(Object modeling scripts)
· · ·

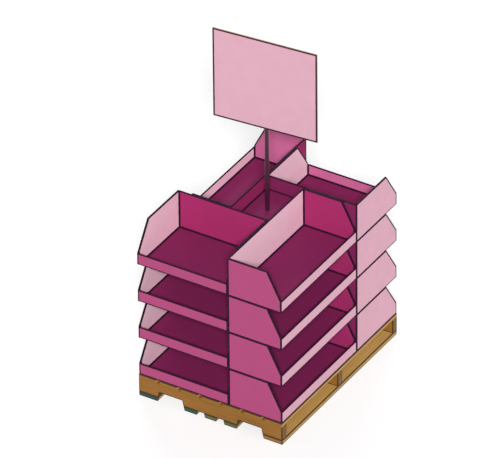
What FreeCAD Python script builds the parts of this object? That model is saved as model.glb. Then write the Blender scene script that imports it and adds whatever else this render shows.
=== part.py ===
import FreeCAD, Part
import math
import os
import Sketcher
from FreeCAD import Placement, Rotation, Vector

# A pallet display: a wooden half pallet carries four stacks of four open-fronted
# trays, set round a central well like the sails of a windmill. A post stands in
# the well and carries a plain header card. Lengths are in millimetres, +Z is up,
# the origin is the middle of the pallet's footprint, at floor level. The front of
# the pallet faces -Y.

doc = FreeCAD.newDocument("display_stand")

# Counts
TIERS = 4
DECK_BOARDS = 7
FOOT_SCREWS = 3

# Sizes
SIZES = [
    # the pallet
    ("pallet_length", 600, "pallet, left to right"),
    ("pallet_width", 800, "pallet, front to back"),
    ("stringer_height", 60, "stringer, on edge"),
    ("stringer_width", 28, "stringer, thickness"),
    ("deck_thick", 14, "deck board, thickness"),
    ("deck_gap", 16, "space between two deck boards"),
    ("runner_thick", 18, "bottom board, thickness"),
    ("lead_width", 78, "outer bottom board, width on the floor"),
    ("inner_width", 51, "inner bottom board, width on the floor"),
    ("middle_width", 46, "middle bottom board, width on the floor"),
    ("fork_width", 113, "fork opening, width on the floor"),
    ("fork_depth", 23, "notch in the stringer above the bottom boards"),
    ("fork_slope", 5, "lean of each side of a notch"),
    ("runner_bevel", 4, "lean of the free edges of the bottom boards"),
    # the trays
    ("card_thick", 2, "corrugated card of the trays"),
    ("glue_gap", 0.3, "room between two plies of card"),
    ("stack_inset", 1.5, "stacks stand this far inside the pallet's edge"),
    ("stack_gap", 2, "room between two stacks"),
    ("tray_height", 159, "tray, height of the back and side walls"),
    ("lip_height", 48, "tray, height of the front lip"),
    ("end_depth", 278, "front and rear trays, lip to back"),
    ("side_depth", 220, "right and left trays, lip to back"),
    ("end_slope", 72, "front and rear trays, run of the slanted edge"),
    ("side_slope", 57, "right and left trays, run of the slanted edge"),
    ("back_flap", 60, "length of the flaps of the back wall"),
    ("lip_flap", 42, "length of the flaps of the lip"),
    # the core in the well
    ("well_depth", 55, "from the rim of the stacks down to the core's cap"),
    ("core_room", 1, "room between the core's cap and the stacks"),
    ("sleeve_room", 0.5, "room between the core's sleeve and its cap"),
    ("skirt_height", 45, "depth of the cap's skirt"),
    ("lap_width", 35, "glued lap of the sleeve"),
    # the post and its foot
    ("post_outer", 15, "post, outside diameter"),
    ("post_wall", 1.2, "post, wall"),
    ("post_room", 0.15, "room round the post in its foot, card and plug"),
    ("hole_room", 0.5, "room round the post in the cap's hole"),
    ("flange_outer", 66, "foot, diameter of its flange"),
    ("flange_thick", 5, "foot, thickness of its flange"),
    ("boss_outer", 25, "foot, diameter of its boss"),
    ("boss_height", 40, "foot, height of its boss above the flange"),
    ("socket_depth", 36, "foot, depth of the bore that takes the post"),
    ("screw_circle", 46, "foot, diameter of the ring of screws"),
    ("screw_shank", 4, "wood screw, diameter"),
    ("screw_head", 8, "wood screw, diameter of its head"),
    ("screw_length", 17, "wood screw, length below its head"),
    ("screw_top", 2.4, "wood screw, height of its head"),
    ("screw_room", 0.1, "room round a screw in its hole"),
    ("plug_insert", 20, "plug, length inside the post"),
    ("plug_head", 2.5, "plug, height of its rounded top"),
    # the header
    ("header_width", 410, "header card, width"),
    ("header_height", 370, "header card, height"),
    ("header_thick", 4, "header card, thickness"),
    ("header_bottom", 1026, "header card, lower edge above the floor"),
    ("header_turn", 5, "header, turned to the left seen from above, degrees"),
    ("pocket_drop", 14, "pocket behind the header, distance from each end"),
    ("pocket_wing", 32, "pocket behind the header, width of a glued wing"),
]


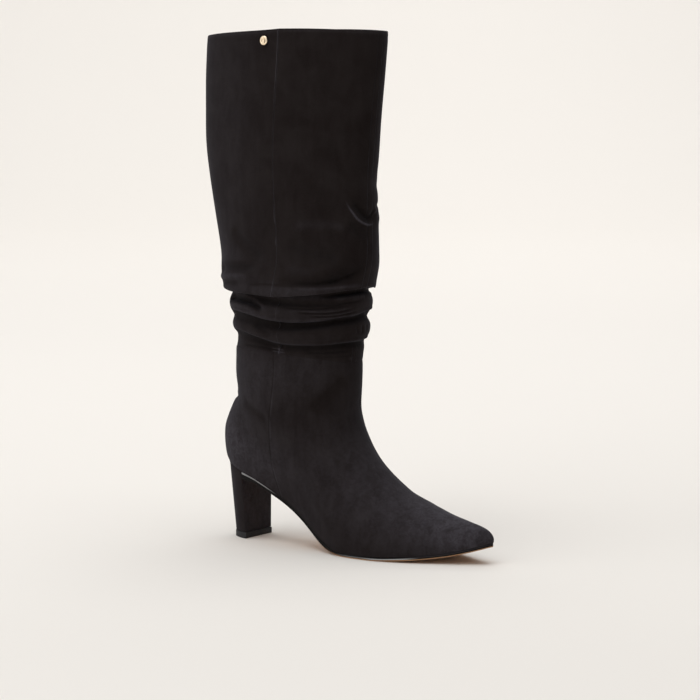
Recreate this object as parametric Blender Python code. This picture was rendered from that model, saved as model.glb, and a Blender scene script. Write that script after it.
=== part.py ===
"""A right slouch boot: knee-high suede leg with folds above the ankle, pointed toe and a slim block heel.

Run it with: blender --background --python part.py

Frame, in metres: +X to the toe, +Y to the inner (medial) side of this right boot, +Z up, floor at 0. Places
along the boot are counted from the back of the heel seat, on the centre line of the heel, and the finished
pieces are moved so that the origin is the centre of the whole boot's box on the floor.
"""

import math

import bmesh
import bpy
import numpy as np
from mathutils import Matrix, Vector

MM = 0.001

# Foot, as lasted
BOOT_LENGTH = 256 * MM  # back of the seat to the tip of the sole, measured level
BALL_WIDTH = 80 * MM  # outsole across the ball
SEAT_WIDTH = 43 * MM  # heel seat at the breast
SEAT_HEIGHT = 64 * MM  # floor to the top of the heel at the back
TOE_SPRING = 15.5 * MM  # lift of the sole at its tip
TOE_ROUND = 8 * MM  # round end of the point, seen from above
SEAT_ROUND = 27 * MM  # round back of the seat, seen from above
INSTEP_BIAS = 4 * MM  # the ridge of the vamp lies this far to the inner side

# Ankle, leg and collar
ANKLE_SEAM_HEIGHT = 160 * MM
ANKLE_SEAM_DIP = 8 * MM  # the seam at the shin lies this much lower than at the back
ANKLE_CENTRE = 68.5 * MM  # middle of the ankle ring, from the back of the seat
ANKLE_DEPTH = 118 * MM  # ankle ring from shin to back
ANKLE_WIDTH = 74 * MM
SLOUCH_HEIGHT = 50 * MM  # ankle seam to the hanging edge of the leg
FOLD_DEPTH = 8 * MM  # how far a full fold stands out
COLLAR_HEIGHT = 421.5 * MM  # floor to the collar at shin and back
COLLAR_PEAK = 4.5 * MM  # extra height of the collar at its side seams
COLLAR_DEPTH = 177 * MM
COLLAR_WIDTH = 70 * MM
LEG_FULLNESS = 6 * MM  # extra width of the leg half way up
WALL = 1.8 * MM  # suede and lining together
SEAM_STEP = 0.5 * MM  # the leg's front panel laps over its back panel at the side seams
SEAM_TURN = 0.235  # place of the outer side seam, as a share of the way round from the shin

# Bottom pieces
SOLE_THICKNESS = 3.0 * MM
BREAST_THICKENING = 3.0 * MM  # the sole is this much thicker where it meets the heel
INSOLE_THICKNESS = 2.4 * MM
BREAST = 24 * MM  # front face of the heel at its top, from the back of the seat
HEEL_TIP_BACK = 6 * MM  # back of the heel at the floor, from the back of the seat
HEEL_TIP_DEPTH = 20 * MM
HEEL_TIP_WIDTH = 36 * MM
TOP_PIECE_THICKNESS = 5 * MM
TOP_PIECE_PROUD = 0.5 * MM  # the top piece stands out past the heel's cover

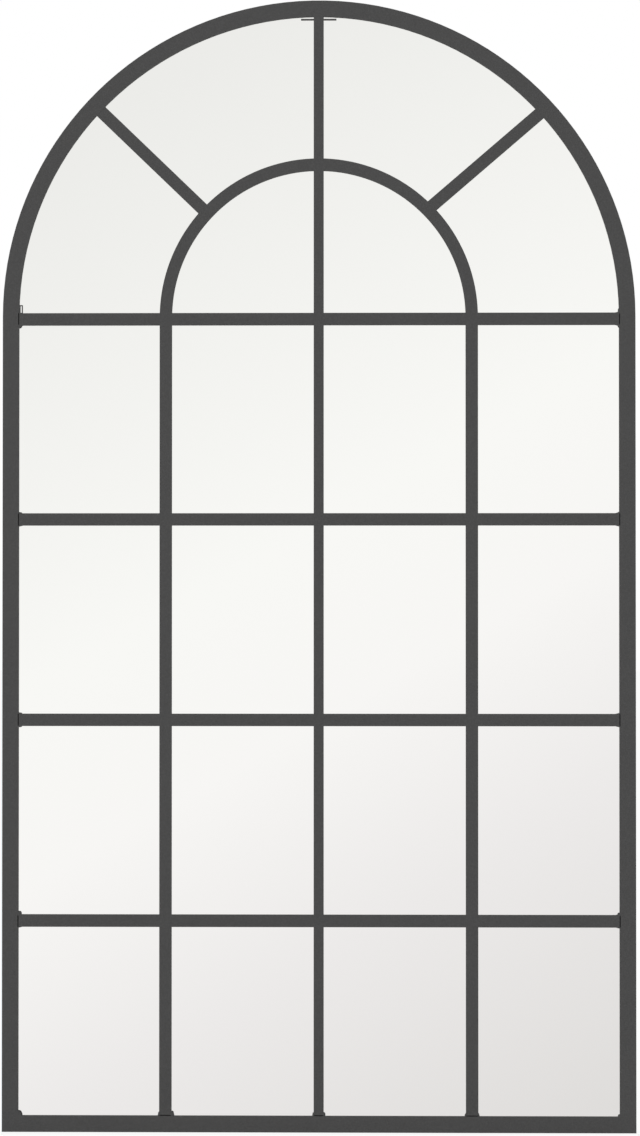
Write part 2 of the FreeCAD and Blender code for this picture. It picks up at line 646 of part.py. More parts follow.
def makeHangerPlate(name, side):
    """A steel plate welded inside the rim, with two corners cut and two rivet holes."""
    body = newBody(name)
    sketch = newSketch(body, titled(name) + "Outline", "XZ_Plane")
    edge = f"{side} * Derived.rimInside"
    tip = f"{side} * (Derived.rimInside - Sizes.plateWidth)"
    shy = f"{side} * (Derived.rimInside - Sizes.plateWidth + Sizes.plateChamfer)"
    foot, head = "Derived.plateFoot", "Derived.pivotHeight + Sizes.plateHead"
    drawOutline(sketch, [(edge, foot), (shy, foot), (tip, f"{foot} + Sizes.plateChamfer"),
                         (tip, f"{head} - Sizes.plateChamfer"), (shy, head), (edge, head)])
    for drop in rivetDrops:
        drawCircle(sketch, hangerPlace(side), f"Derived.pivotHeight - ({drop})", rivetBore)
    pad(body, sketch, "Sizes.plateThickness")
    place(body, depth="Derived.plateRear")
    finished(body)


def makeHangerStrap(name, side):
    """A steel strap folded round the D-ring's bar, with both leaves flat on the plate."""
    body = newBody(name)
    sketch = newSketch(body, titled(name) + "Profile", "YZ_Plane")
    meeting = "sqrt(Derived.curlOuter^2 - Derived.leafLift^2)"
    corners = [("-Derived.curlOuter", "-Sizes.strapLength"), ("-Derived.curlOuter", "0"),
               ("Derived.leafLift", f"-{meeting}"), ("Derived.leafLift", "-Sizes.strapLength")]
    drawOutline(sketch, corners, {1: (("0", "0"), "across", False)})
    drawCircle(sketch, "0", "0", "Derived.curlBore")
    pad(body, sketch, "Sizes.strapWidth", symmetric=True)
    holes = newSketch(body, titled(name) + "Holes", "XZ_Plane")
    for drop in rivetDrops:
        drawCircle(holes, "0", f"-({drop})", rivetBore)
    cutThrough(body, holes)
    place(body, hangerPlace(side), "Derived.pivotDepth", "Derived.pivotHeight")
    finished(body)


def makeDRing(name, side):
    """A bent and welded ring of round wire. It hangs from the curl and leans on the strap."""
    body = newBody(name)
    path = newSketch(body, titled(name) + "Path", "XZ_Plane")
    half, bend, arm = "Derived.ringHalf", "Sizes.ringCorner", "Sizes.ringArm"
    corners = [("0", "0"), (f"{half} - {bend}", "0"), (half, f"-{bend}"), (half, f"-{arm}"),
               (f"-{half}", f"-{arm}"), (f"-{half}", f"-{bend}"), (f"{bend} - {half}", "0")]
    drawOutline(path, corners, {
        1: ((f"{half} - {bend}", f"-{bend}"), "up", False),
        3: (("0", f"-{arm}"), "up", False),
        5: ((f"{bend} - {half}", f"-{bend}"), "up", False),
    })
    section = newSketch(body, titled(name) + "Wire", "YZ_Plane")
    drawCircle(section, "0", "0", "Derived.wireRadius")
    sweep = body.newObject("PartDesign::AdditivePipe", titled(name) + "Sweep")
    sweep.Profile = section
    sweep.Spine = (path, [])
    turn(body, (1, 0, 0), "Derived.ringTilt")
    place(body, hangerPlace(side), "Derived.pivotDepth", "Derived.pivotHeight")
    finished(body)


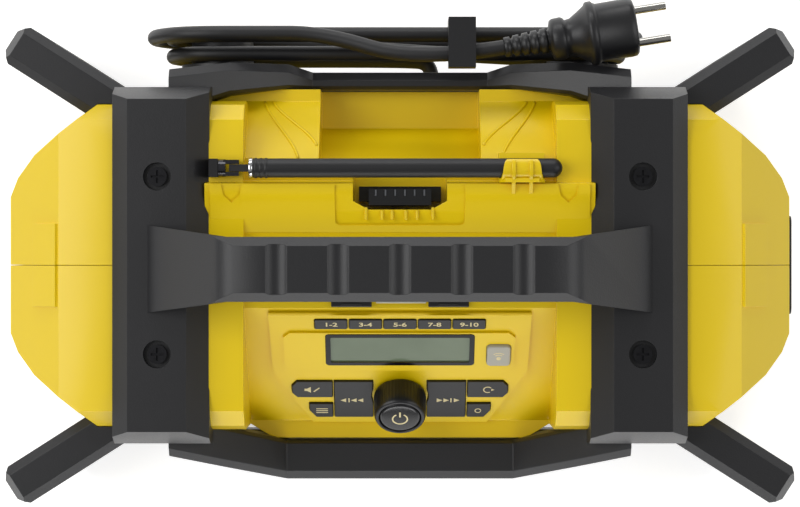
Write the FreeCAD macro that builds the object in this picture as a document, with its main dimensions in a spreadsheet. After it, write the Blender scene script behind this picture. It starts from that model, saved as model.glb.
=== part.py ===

· · ·

Work to complete -
Repeat, with no changes, each line from the one with "Write the FreeCAD" to the end of the listing, including both ends and nothing else.

Task answer -
Write the FreeCAD macro that builds the object in this picture as a document, with its main dimensions in a spreadsheet. After it, write the Blender scene script behind this picture. It starts from that model, saved as model.glb.
=== part.py ===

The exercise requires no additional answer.